Camino por la habitación con los ojos entrecerrados, tratando de bloquear así los pocos rayos de sol que se cuelan entra las nubes gordas y felices. En algún momento de la época en que vivíamos en casa de mi abuela, aprendí a cambiarme casi a ciegas y sin hacer mucho ruido para no despertar a medio mundo después de haberme quedado leyendo hasta las tres o cuatro de la mañana sin haberme quitado la ropa del día anterior. Ahora lo hago porque me arden los ojos.

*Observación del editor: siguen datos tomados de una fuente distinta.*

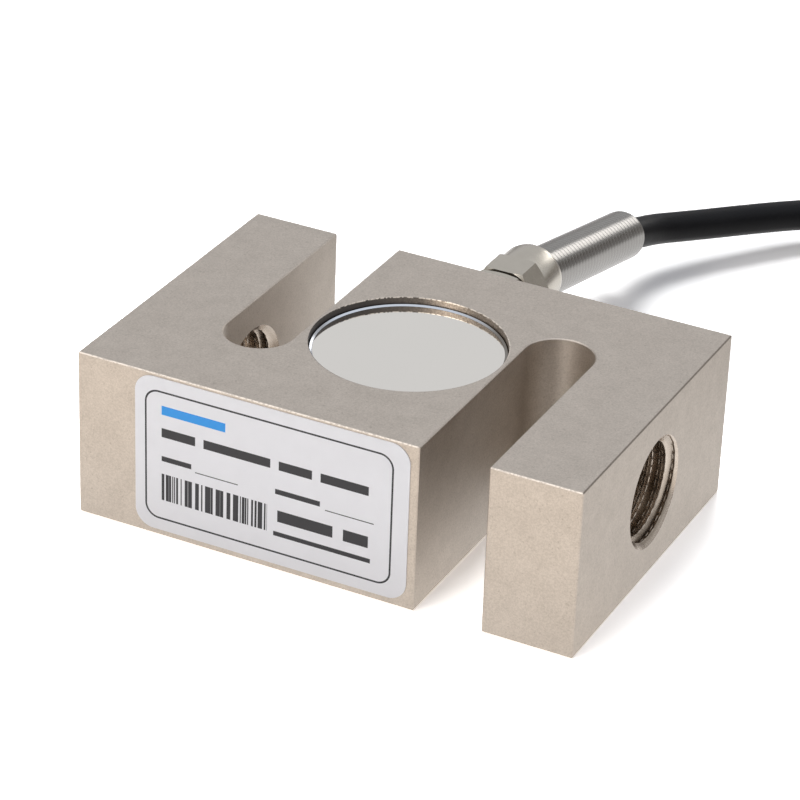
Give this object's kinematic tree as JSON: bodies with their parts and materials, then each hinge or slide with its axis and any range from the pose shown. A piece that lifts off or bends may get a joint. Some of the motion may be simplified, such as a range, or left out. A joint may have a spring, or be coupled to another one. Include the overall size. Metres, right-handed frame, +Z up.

"Sólo voy a leer un par de páginas antes de dormir" y cuando me di cuenta ya habían pasado dos horas y media, y creo que hubiese seguido de largo hasta salir el sol de no ser porque mi lámpara parpadeó y me distrajo. No es la primera vez que me pasa, ni será la última tampoco (al menos en un buen tiempo), y la verdad es que, a pesar del ardor en los ojos, no me arrepiento para nada. A tientas estiro la mano hacia el velador para encontrar las gotas que reducirán, al menos por un rato, la sensación de tener los ojos llenos de arena. En el camino los dedos tropiezan con los anteojos, el libro, el celular, la lámpara.
Finalmente abro los ojos y me dejo llevar por la corriente del nuevo día. Sobre el escritorio, la pila de libros por leer sigue regenerándose aunque aún le falte mucho para terminar. Una taza de café recién colado me da la bienvenida.